How many of us have heard of the phrase “waiting for the other shoe to drop”? Many of us have experienced feeling anxiety for a possibly imminent disaster and stressing nonstop over it. Studies now suggest that uncertainty of not knowing about things to come is actually worse than knowing for sure whether a certain event will happen or not.
A study by a research team from the University College London looked at 45 subjects playing a game in which they had to guess whether there was a snake under a rock and then turn the rock over. If there was a snake underneath, they would be given a small electric shock to the hand.

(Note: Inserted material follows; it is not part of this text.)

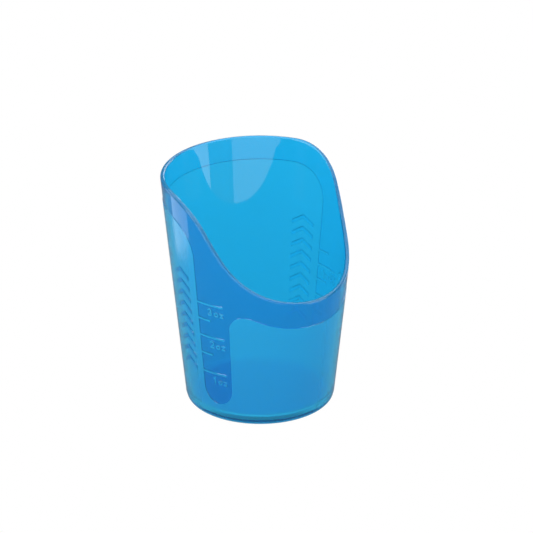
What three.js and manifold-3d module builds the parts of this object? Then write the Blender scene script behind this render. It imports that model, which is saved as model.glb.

The chance of discovering a snake also changed, resulting in different levels of uncertainty for the subjects.
Image Source: Lynn Koenig
Whereas a computer model measured the level of uncertainty, the levels of stress were measured by perspiration, dilation of pupils, and reports from the subjects themselves. After analyzing the data, the researchers confirmed that the levels of stress corresponded highly to levels of uncertainty, in comparison to a 0% or 100% chance of receiving a shock. Subjects were more stressed when they did not know whether to expect a shock or not. Furthermore, those subjects whose levels of stress did correspond with levels of uncertainty were better at predicting whether a shock was on the way or not, suggesting that stress may help us in determining risks.
This principle may be familiar to many of us in our everyday lives. It happens when we’re waiting for test results or medical reports, or being anxious over possibly being late to an event. In moderation, stress can help us in various ways, perhaps most importantly with survival. However, in excess, it prevents us from actually carrying out our work. So, remember to try to stress a little bit less, even when you’re waiting for the other shoe to drop, and know that whatever will be, will be.